Towarzystwo Przyjaźni Izrael-Polska założyliśmy 10 lat temu. Wiele było dyskusji, niektórzy uważali, że jest na nie za wcześnie. Ale powstało, a teraz wciąż przybywa członków. Przybywa ludzi, których Polska fascynuje, ludzi żyjących bólem dwóch ojczyzn.
Katedra Kultury i Historii Polskiej była pomysłem profesora Dowgiałły, jednego z polskich ambasadorów w Izraelu, który był bardzo wrażliwy na antypolskie nastawienie niektórych sfer w naszym kraju. Było w tym może trochę przesady, bo przecież jeszcze się nie zdarzyło, żeby w Izraelu pojawił się jakiś napis w rodzaju: precz z Polakami czy Polacy do... To w ogóle nie do pomyślenia! Jest żal i ból, ale jest też tęsknota i miłość do języka, do kultury polskiej. Więc dobrze, że powstała ta katedra. Powstał też w Tel Awiwie Instytut Kultury Polskiej, pierwszy tego rodzaju poza Europą. To wszystko jest bardzo ważne.
Nasze Towarzystwo Przyjaźni pragnie przedstawić Polskę jako kraj, który przez wiele setek lat był krajem-schronem dla prześladowanych na Wschodzie i na Zachodzie Żydów.
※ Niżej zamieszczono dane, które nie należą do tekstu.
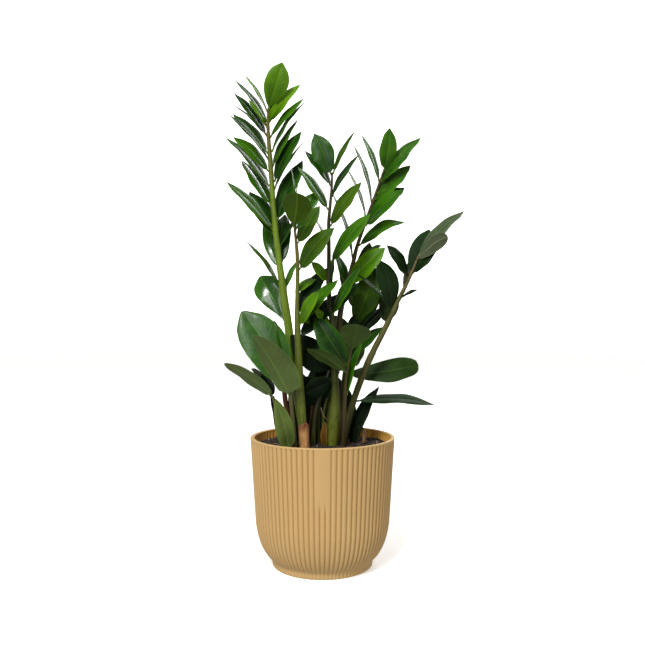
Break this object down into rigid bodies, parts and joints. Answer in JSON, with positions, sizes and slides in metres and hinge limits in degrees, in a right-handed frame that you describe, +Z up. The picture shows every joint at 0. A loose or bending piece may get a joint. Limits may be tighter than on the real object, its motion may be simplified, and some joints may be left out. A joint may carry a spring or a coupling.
{
  "type": "potted zz plant",
  "caption": "Glossy-leaved zz plant with upright fleshy stems, standing in dark soil in a round vertically ribbed plastic pot.",
  "frame": {"origin": "on the floor, at the middle of the flat pad under the pot's foot", "axes": "+Z up along the pot's axis, -Y towards the front of the plant, +X to its right"},
  "size_m": [0.3005, 0.18, 0.622],
  "materials": {
    "pot_plastic": "satin",
    "potting_soil": "matte",
    "rhizome_skin": "matte",
    "stem_green": "satin",
    "dead_stem": "matte",
    "dry_husk": "matte",
    "leaf_green": "gloss"
  },
  "bodies": {
    "root": {"pot": "pot_plastic", "soil": "potting_soil", "rhizome_left": "rhizome_skin", "rhizome_right": "rhizome_skin", "stem_tall": "stem_green", "stem_front": "stem_green", "stem_centre": "stem_green", "stem_right": "stem_green", "stem_leaning": "stem_green", "stem_back": "stem_green", "stem_short_front": "stem_green", "stem_short_left": "stem_green", "stem_low_left": "stem_green", "stem_thin": "stem_green", "stem_dead": "dead_stem", "husk": "dry_husk", "dried_stub": "dry_husk", "leaf_tall_1": "leaf_green", "leaf_tall_2": "leaf_green", "leaf_tall_3": "leaf_green", "leaf_tall_4": "leaf_green", "leaf_tall_5": "leaf_green", "leaf_tall_6": "leaf_green", "leaf_tall_7": "leaf_green", "leaf_tall_8": "leaf_green", "leaf_tall_9": "leaf_green", "leaf_tall_10": "leaf_green", "leaf_tall_11": "leaf_green", "leaf_tall_12": "leaf_green", "leaf_tall_13": "leaf_green", "leaf_tall_14": "leaf_green", "leaf_front_1": "leaf_green", "leaf_front_2": "leaf_green", "leaf_front_3": "leaf_green", "leaf_front_4": "leaf_green", "leaf_front_5": "leaf_green", "leaf_centre_1": "leaf_green", "leaf_centre_2": "leaf_green", "leaf_centre_3": "leaf_green", "leaf_centre_4": "leaf_green", "leaf_right_1": "leaf_green", "leaf_right_2": "leaf_green", "leaf_right_3": "leaf_green", "leaf_right_4": "leaf_green", "leaf_right_5": "leaf_green", "leaf_leaning_1": "leaf_green", "leaf_leaning_2": "leaf_green", "leaf_leaning_3": "leaf_green", "leaf_leaning_4": "leaf_green", "leaf_leaning_5": "leaf_green", "leaf_leaning_6": "leaf_green", "leaf_back_1": "leaf_green", "leaf_back_2": "leaf_green", "leaf_short_front_1": "leaf_green", "leaf_short_front_2": "leaf_green", "leaf_short_front_3": "leaf_green", "leaf_short_left_1": "leaf_green", "leaf_short_left_2": "leaf_green", "leaf_low_left_1": "leaf_green", "leaf_from_soil": "leaf_green"}
  },
  "joints": []
}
Pragniemy też pomóc w spotkaniach Polaków i Izraelczyków, na różnych polach twórczości i różnych polach działania, aby Polacy przekonali się, że nie wszyscy Żydzi zasługują na pogardę – i aby Izraelczycy przekonali się, że nie wszyscy Polacy są antysemitami.
Literatura, tłumaczenia i wszystkie te nowo powstałe placówki będą nam w tym pomocne, bo choć jesteśmy w naszych polsko-‑izraelskich stosunkach na dobrej drodze – wiele jest jeszcze do zrobienia.
Serdecznie dziękuję Ci za rozmowę.
Kraków, 4 lipca 2000
Miriam Akavia jest pisarką izraelską, autorką książek: Moja winnica, Jesień młodości, Galia i Miklosz, Urojenia.